▶ [What is asked]
Repeat the whole listing exactly as written.

▶ [Collected data]
-------------------------

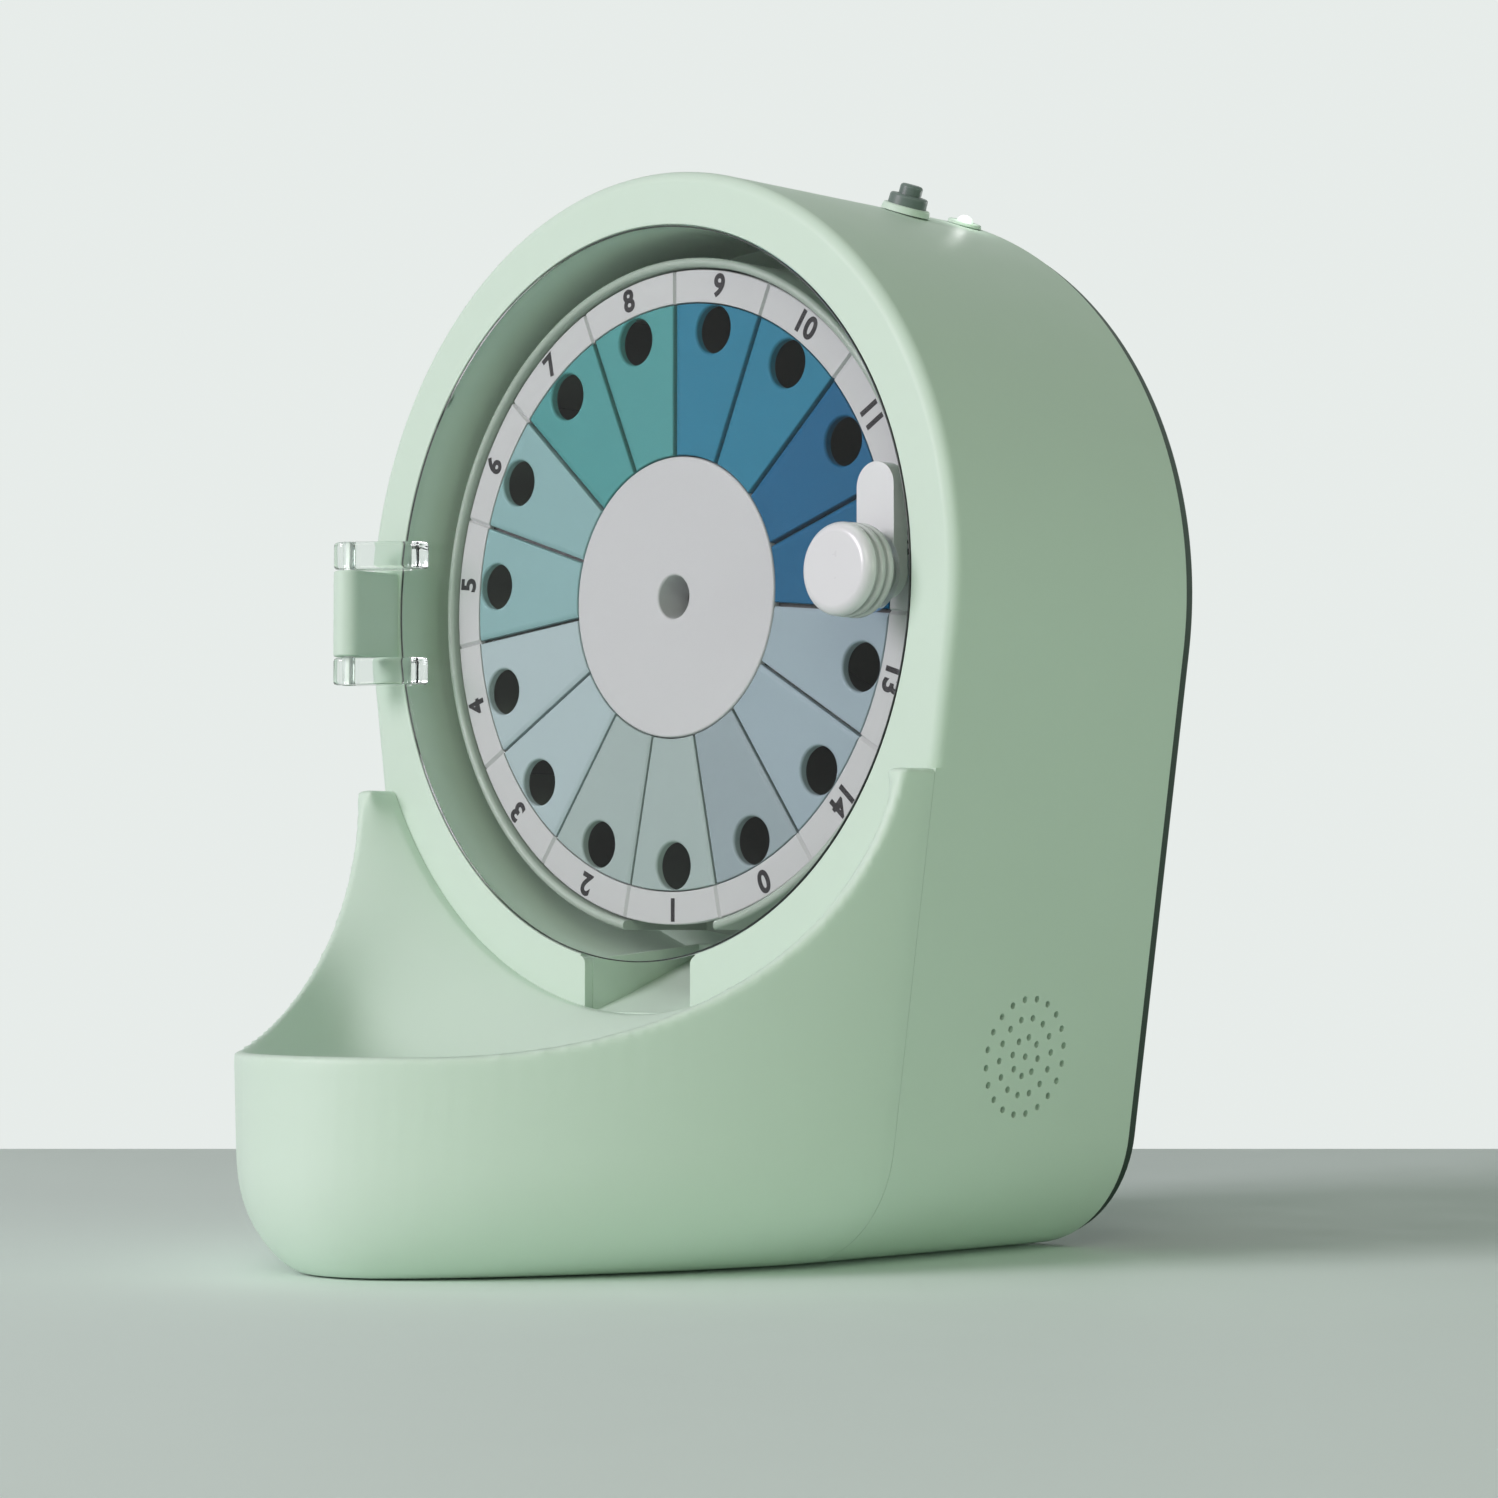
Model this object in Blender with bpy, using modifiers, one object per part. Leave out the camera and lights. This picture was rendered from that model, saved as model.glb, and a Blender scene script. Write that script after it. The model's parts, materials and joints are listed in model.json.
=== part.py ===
"""Automatic pill dispenser for a shelf or bedside table.

A round-topped plastic housing holds a motor-driven wheel of fifteen compartments behind a clear
hinged door. The wheel turns one compartment at a time, the lowest one drops its pills through a
chute, and they land in the tray at the front.

Metres, +Z up. The viewer stands at -Y and the dial faces the viewer. Depths are measured back
from the housing's front face, and heights up from the housing's underside.
"""
import math

import bpy
import bmesh

# Clearances
FIT = 0.0003
RUNNING = 0.0005
OVERRUN = 0.0020
SINK = 0.0005

# Housing
OPENING_RADIUS = 0.0880
OPENING_LIFT = 0.0668
BEZEL_WIDTH = 0.0123
SIDE_TAPER = math.radians(8.54)
CORNER_RADIUS = 0.0312
FRONT_FILLET = 0.0026
WALL = 0.0026
FRONT_WALL = 0.0022
DRUM_WALL = 0.0024
DRUM_DEPTH = 0.0440
DRUM_FLOOR = 0.0026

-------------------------

▶ [Exercise answer]
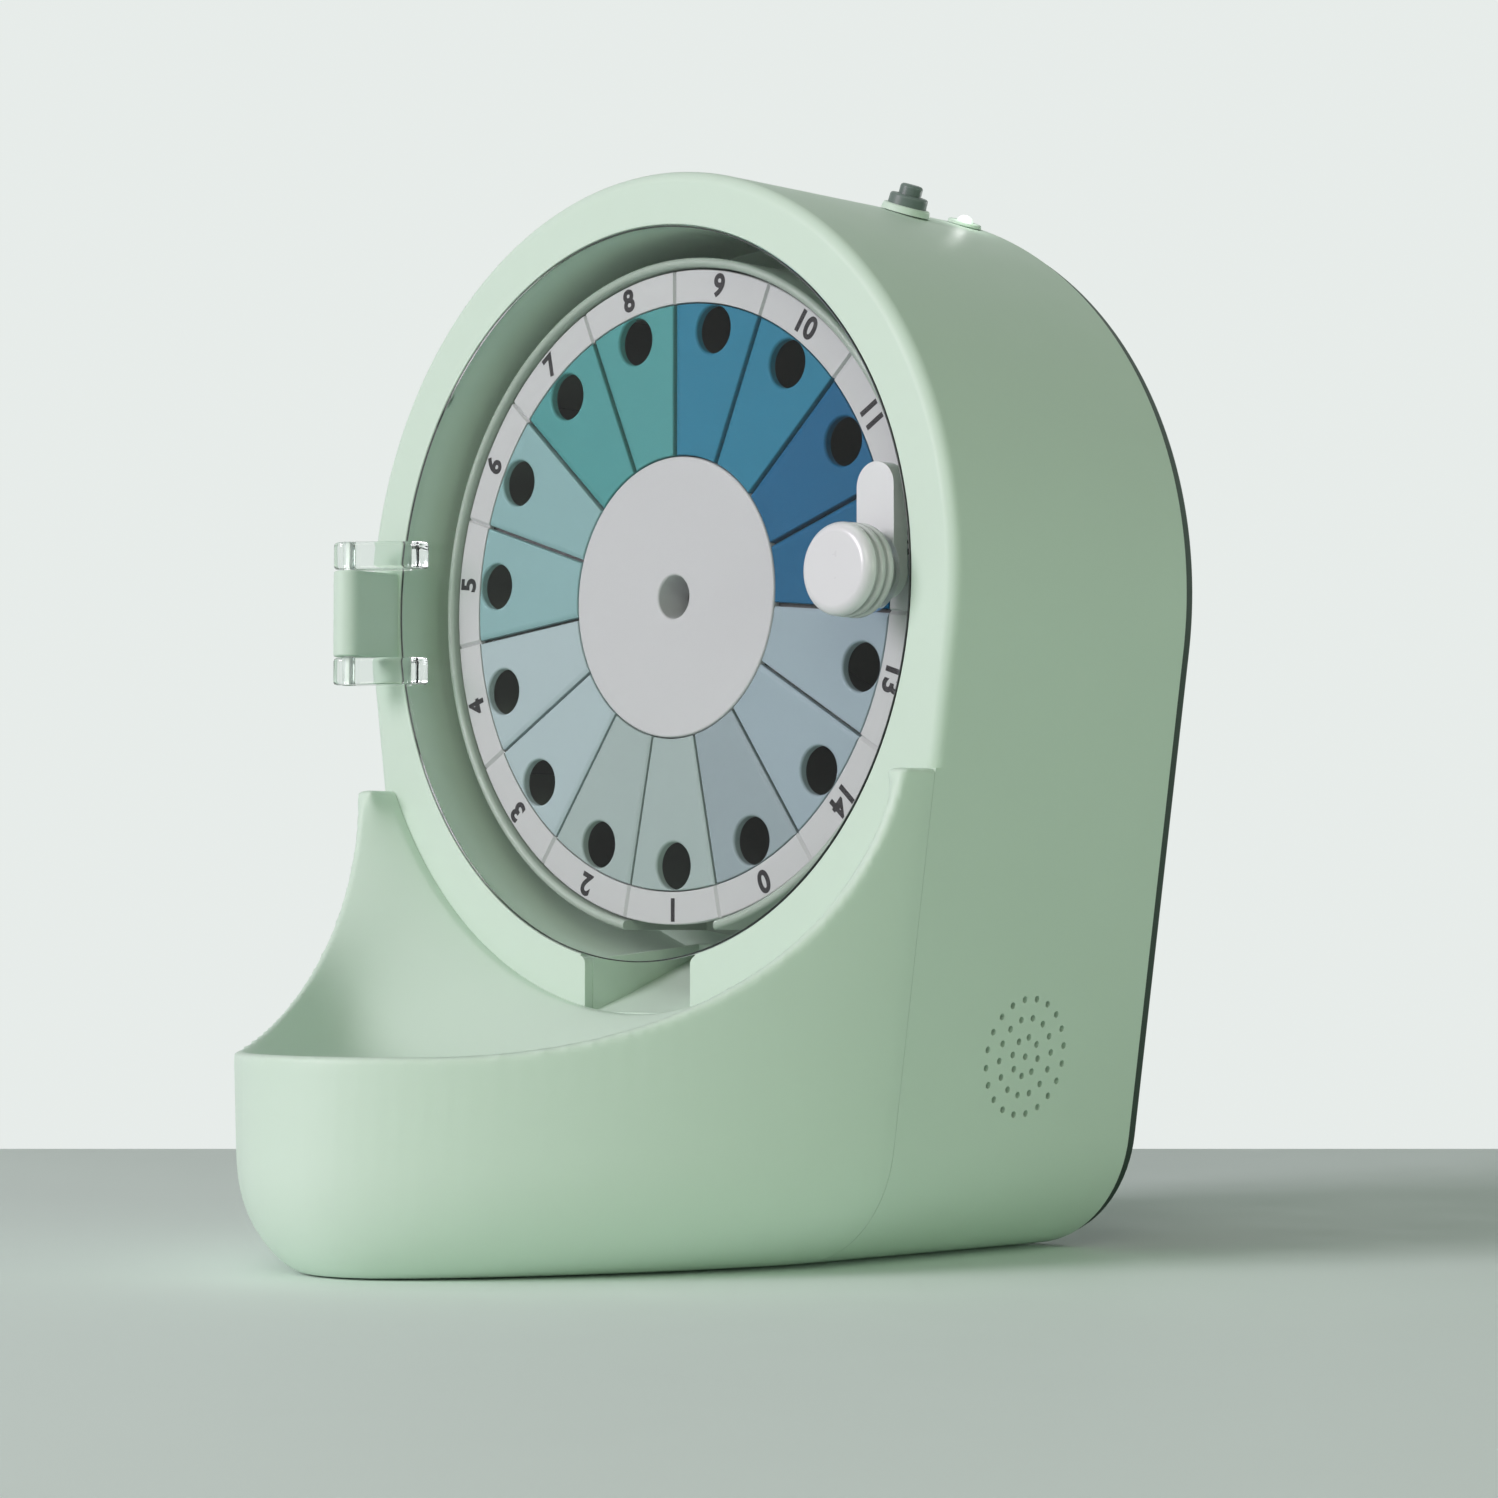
Model this object in Blender with bpy, using modifiers, one object per part. Leave out the camera and lights. This picture was rendered from that model, saved as model.glb, and a Blender scene script. Write that script after it. The model's parts, materials and joints are listed in model.json.
=== part.py ===
"""Automatic pill dispenser for a shelf or bedside table.

A round-topped plastic housing holds a motor-driven wheel of fifteen compartments behind a clear
hinged door. The wheel turns one compartment at a time, the lowest one drops its pills through a
chute, and they land in the tray at the front.

Metres, +Z up. The viewer stands at -Y and the dial faces the viewer. Depths are measured back
from the housing's front face, and heights up from the housing's underside.
"""
import math

import bpy
import bmesh

# Clearances
FIT = 0.0003
RUNNING = 0.0005
OVERRUN = 0.0020
SINK = 0.0005

# Housing
OPENING_RADIUS = 0.0880
OPENING_LIFT = 0.0668
BEZEL_WIDTH = 0.0123
SIDE_TAPER = math.radians(8.54)
CORNER_RADIUS = 0.0312
FRONT_FILLET = 0.0026
WALL = 0.0026
FRONT_WALL = 0.0022
DRUM_WALL = 0.0024
DRUM_DEPTH = 0.0440
DRUM_FLOOR = 0.0026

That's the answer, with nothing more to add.